*TASK REQUIREMENTS:* Copy these lines exactly and nothing else: from the line holding "oval.translate(V(BADGE_X, -100, BADGE_Z))" to the line holding "CREVICE_REACH = 6 * MM", both lines included.

*DATA RECORDS:*

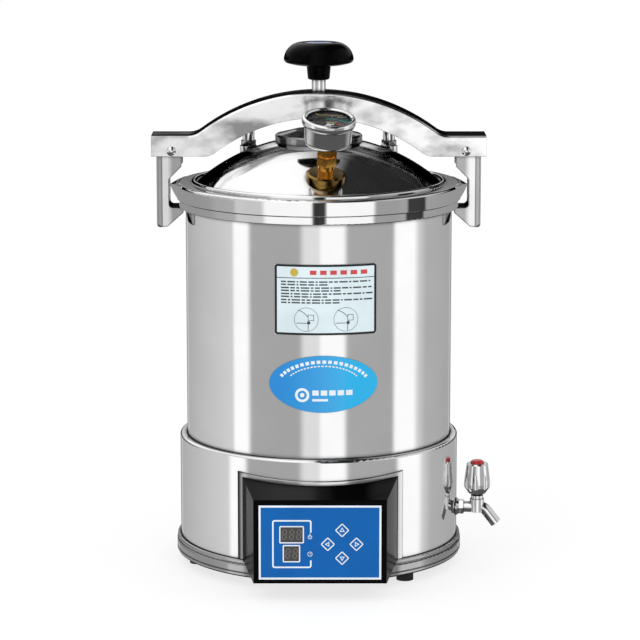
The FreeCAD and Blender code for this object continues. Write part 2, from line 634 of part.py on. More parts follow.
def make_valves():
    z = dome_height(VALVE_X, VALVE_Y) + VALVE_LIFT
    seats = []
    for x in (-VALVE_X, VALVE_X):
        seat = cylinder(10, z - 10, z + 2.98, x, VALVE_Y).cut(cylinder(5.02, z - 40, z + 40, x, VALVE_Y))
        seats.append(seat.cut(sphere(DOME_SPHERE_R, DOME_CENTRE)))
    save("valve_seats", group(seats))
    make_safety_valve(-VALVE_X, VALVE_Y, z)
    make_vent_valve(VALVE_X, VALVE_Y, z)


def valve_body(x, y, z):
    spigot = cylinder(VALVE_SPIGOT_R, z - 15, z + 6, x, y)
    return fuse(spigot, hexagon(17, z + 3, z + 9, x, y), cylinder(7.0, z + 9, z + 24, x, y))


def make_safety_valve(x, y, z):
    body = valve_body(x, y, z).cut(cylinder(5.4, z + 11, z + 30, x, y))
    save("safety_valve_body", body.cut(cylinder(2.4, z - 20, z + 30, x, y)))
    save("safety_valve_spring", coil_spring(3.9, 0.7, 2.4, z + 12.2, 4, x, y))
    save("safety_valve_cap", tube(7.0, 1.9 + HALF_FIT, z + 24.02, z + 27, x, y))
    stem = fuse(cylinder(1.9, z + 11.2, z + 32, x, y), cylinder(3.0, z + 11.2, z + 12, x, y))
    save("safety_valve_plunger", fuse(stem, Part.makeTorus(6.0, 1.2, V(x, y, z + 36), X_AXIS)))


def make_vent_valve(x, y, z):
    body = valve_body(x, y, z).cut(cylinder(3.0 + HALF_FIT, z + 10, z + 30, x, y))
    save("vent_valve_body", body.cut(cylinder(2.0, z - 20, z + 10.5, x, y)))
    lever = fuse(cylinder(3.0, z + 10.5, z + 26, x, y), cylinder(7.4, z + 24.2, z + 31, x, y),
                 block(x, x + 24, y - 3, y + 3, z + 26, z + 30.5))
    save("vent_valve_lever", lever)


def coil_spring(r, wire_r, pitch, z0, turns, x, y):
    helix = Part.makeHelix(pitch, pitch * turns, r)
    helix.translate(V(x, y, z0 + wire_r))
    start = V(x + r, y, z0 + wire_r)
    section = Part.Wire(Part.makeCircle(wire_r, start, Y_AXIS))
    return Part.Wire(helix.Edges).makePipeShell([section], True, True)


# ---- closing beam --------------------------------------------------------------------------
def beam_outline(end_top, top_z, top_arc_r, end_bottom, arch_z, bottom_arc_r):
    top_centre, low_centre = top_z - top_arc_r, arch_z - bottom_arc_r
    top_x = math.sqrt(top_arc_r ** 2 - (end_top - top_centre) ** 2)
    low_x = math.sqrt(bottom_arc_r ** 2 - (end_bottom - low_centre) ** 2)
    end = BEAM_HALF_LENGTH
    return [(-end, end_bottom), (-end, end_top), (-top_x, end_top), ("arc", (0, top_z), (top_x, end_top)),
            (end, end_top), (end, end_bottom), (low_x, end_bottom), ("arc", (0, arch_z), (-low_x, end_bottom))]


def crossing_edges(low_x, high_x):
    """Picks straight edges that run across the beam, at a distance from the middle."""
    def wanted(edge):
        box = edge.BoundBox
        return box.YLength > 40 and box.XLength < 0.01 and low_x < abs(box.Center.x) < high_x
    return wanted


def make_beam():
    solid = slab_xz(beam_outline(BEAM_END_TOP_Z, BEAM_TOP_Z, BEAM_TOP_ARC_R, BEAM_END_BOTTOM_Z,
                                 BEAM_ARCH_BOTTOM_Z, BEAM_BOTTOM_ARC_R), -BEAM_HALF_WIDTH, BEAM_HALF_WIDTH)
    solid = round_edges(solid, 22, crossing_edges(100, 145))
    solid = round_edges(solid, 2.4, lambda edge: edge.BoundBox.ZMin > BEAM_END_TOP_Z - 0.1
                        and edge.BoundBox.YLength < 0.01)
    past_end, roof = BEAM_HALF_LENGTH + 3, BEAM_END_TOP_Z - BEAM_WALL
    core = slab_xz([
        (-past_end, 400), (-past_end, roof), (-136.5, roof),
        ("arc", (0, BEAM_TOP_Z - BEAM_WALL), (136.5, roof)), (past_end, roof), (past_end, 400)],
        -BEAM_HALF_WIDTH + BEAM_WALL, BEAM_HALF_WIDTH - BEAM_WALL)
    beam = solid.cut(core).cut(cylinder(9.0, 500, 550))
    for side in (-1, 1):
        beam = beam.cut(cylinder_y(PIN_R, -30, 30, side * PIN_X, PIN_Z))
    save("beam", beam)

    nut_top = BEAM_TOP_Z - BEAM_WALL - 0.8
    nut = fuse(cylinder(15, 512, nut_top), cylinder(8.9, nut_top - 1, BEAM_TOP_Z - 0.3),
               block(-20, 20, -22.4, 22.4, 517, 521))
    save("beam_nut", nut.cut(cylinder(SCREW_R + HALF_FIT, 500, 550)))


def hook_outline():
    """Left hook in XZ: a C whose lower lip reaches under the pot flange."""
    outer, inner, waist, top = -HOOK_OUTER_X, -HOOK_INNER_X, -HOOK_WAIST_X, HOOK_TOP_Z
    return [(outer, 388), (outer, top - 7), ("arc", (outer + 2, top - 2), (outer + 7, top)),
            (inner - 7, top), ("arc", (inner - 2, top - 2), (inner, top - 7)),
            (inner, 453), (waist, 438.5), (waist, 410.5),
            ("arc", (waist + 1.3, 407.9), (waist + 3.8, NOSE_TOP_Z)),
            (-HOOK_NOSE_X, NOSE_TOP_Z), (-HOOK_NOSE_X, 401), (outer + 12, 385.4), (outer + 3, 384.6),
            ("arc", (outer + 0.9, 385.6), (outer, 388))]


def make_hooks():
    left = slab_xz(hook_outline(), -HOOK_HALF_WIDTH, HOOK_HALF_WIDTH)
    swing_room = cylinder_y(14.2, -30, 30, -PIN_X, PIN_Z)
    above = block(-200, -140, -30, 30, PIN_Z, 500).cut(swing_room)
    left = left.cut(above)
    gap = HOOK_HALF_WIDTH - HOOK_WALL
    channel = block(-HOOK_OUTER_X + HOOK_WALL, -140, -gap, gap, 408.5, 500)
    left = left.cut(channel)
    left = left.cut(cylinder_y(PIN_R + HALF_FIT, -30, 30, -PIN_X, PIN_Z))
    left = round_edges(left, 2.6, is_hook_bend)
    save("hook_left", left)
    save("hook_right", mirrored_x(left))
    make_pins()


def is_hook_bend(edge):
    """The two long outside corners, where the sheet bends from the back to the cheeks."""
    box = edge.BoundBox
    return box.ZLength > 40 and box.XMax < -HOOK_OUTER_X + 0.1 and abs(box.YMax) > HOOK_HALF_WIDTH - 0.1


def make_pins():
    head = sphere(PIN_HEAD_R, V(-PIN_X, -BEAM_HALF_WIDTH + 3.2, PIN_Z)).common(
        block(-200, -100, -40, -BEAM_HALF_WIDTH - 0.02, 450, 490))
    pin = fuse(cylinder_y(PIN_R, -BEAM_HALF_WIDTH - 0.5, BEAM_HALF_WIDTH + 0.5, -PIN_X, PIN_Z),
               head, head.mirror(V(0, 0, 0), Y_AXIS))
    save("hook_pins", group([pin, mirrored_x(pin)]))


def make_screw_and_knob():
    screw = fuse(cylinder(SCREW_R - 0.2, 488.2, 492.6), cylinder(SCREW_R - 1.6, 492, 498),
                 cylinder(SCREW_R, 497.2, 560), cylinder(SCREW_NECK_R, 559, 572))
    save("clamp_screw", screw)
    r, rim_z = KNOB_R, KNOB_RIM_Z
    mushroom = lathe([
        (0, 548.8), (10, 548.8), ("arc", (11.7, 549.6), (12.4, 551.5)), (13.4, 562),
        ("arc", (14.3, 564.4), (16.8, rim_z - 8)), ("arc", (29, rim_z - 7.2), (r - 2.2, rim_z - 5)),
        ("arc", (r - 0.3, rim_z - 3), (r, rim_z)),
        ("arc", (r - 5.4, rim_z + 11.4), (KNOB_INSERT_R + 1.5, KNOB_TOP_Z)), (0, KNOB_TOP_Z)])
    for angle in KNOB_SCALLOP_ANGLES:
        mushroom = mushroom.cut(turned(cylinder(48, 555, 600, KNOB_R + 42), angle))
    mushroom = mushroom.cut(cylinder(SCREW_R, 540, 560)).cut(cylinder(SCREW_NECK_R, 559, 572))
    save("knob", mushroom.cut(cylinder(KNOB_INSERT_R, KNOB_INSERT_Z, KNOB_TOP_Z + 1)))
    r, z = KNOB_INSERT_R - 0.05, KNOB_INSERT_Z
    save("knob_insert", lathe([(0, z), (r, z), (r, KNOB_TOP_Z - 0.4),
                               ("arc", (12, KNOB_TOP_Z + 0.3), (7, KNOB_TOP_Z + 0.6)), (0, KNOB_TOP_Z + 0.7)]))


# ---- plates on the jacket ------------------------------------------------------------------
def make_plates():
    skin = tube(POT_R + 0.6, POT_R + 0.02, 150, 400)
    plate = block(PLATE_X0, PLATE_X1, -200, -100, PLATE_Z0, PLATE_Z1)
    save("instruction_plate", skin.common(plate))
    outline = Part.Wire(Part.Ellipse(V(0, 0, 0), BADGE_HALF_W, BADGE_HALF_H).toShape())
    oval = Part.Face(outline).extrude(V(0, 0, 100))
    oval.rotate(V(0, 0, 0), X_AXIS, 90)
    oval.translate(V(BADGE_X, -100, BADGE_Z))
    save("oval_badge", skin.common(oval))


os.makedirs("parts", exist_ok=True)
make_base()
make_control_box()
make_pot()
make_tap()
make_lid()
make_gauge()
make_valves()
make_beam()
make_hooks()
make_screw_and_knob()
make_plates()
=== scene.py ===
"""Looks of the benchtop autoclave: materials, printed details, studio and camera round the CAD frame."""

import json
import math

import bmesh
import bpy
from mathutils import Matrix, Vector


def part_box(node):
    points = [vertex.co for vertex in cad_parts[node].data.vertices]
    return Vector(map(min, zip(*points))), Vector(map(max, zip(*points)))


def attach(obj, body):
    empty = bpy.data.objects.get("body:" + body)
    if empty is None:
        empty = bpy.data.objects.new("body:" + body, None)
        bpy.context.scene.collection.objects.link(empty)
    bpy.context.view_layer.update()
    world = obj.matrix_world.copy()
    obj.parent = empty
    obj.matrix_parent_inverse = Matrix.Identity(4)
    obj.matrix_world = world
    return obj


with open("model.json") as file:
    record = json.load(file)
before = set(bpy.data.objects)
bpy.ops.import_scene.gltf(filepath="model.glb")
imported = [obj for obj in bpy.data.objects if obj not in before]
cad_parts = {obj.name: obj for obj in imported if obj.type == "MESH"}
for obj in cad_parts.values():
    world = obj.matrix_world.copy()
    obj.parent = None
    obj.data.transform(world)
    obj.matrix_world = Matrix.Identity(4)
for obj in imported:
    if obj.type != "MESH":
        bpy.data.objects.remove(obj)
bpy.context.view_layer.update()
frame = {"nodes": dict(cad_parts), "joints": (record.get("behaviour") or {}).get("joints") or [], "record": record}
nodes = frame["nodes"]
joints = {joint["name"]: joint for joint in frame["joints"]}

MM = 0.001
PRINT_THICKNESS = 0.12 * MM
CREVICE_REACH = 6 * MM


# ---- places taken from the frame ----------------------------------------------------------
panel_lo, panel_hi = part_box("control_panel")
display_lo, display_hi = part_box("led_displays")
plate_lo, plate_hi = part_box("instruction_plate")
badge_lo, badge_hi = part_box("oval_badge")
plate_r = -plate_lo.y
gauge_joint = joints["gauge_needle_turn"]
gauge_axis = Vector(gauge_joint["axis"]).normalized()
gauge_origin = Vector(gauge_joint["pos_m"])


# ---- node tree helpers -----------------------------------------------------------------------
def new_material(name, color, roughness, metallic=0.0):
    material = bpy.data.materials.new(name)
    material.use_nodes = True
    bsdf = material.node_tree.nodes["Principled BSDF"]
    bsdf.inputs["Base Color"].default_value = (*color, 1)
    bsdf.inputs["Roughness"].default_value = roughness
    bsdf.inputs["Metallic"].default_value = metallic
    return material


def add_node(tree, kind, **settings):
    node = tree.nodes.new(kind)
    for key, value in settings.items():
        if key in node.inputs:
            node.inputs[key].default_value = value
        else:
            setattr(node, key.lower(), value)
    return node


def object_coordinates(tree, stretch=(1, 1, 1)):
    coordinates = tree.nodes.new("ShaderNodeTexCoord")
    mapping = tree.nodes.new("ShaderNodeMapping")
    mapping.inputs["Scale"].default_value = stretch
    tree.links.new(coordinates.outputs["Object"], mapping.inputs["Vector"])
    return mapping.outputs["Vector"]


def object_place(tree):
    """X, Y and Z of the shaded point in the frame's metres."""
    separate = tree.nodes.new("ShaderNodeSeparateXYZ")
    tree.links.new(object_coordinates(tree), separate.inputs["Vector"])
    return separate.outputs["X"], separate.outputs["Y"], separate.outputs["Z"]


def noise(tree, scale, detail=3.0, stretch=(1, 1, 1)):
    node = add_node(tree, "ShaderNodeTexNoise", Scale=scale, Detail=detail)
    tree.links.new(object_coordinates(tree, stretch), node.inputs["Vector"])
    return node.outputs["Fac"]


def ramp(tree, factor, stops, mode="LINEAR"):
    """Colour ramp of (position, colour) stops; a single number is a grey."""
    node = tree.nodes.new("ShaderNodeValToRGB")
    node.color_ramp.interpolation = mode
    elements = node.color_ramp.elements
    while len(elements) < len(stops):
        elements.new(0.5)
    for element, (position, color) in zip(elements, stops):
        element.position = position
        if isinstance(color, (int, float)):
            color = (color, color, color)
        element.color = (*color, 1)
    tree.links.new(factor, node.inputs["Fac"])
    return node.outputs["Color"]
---
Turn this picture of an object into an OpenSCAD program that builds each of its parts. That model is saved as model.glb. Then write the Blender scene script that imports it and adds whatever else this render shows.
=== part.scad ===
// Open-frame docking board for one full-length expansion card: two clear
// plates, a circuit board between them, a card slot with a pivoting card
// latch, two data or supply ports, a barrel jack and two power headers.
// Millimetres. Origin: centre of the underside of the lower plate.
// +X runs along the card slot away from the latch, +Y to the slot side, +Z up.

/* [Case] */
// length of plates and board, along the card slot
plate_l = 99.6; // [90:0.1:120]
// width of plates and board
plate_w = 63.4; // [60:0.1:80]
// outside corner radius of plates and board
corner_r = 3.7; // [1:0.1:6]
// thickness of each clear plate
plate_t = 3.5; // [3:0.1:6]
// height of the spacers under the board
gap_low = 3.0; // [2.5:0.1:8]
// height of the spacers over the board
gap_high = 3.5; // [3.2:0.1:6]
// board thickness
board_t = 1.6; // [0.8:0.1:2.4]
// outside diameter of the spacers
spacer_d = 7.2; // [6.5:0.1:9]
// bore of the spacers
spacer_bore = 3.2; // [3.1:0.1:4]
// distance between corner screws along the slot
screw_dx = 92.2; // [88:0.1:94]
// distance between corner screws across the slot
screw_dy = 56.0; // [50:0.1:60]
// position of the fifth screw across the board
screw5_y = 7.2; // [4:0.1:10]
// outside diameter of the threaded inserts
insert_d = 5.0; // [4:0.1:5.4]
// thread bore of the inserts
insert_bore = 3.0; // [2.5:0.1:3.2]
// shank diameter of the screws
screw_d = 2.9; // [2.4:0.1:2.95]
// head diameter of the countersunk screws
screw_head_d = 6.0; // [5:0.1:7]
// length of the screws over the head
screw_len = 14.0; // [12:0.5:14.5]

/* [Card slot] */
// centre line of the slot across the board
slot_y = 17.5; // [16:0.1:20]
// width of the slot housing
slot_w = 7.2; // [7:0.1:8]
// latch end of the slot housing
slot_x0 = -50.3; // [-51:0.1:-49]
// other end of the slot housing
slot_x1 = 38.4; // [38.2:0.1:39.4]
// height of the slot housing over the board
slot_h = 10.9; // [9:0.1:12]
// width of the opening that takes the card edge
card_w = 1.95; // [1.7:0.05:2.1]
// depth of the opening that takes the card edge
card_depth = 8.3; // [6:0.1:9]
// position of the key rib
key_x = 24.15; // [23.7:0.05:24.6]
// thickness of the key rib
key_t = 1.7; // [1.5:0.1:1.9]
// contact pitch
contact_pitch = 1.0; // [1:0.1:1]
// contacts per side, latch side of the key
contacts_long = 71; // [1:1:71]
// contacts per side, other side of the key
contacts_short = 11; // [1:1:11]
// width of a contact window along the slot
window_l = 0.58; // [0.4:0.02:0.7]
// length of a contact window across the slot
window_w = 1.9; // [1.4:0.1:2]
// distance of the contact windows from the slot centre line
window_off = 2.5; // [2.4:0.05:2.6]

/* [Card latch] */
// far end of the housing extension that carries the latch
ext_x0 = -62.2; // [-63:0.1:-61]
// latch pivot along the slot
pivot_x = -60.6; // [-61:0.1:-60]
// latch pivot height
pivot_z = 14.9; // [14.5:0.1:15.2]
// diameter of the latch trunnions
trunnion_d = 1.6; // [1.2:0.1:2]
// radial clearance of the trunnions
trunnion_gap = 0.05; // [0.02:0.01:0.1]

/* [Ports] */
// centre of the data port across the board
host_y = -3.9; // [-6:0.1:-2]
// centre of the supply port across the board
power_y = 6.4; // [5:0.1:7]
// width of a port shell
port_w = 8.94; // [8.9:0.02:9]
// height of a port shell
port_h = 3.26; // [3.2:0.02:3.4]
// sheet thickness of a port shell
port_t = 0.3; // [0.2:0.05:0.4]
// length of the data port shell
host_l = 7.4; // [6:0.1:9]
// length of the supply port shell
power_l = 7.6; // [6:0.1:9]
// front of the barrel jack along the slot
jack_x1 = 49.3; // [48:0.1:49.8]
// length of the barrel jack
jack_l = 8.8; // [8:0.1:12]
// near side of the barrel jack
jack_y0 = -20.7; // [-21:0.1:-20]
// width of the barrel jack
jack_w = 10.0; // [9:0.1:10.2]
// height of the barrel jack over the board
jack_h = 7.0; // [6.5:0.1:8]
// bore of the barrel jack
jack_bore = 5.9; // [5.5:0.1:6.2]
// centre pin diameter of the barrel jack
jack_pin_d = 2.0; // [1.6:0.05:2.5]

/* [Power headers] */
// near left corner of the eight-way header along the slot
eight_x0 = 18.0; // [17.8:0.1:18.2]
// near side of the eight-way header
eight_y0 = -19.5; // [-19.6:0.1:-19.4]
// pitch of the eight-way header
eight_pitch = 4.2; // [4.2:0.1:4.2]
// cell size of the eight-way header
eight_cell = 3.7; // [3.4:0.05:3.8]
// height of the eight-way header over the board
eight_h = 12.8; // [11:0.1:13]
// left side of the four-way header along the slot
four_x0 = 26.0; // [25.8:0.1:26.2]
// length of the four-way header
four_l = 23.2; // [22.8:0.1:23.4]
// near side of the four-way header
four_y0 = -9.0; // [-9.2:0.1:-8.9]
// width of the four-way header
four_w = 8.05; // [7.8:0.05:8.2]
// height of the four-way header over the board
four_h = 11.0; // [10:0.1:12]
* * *
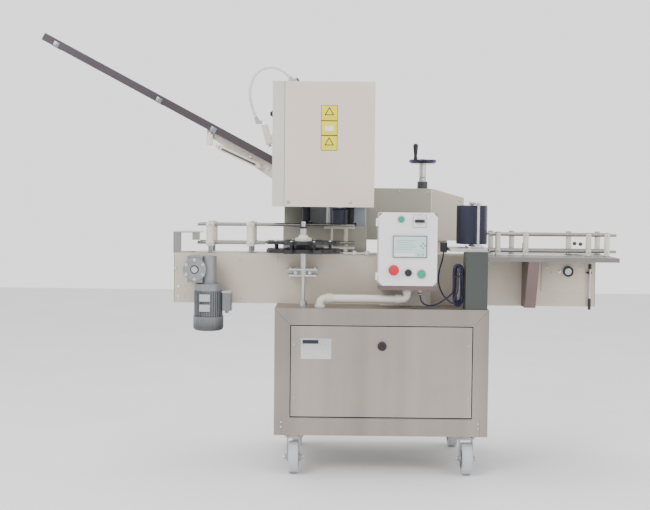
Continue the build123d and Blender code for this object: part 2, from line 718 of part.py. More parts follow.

*CORRECT ANSWER:*
    oval.translate(V(BADGE_X, -100, BADGE_Z))
    save("oval_badge", skin.common(oval))


os.makedirs("parts", exist_ok=True)
make_base()
make_control_box()
make_pot()
make_tap()
make_lid()
make_gauge()
make_valves()
make_beam()
make_hooks()
make_screw_and_knob()
make_plates()
=== scene.py ===
"""Looks of the benchtop autoclave: materials, printed details, studio and camera round the CAD frame."""

import json
import math

import bmesh
import bpy
from mathutils import Matrix, Vector


def part_box(node):
    points = [vertex.co for vertex in cad_parts[node].data.vertices]
    return Vector(map(min, zip(*points))), Vector(map(max, zip(*points)))


def attach(obj, body):
    empty = bpy.data.objects.get("body:" + body)
    if empty is None:
        empty = bpy.data.objects.new("body:" + body, None)
        bpy.context.scene.collection.objects.link(empty)
    bpy.context.view_layer.update()
    world = obj.matrix_world.copy()
    obj.parent = empty
    obj.matrix_parent_inverse = Matrix.Identity(4)
    obj.matrix_world = world
    return obj


with open("model.json") as file:
    record = json.load(file)
before = set(bpy.data.objects)
bpy.ops.import_scene.gltf(filepath="model.glb")
imported = [obj for obj in bpy.data.objects if obj not in before]
cad_parts = {obj.name: obj for obj in imported if obj.type == "MESH"}
for obj in cad_parts.values():
    world = obj.matrix_world.copy()
    obj.parent = None
    obj.data.transform(world)
    obj.matrix_world = Matrix.Identity(4)
for obj in imported:
    if obj.type != "MESH":
        bpy.data.objects.remove(obj)
bpy.context.view_layer.update()
frame = {"nodes": dict(cad_parts), "joints": (record.get("behaviour") or {}).get("joints") or [], "record": record}
nodes = frame["nodes"]
joints = {joint["name"]: joint for joint in frame["joints"]}

MM = 0.001
PRINT_THICKNESS = 0.12 * MM
CREVICE_REACH = 6 * MM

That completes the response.